A Storm in a Teacup: Impacts and Geopolitical Risks of the European Carbon Border Adjustment Mechanism
A Storm in a Teacup: Impacts and Geopolitical Risks of the European Carbon Border Adjustment Mechanism
Energy Foundation China presents this report co-conceived and commissioned to European thinktanks Sandbag and E3G in 2021 to analyze the impacts of the European Carbon Border Adjustment Mechanism (CBAM) on Chinese stakeholders.
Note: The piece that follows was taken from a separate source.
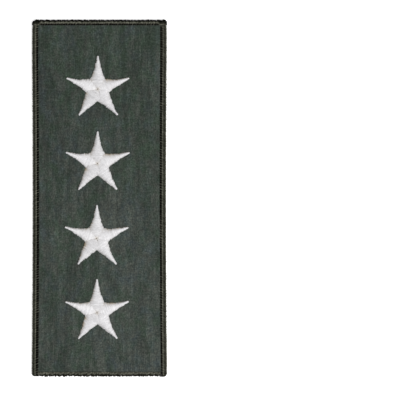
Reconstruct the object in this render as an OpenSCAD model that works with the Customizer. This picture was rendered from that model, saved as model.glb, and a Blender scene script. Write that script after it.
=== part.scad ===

This report provides a quantified analysis of the impact of the European Union (EU) CBAM on Chinese trade and the competitiveness of Chinese exports on the EU market. If implemented in its current proposed form, it finds, the overall impact is likely to be small, as the current proposal only covers a small share of Chinese exports to the EU, and importers will recover most of the additional costs through higher prices in EU markets as EU products will also face a similar price increase due to the reduction of free allocations of allowances under the EU emissions trading system. The sectors covered by the current proposal represented 1.8 percent of Chinese exports to Europe in 2019, in value. Potential extensions could increase that share to 5 percent in an extreme scenario. Overall, the total net CBAM cost across all Chinese imports to the EU should barely reach €146 million ($172 million) in 2026 and €208 million in 2035, compared to a total volume of imports from China to the EU of €362 billion in 2019.
The report provides a quantified analysis of the economic impacts and geopolitical risks of the European proposal for climate and trade policymakers. Hopefully it can provide a valuable input to the relatively high attention and debate the topic has received.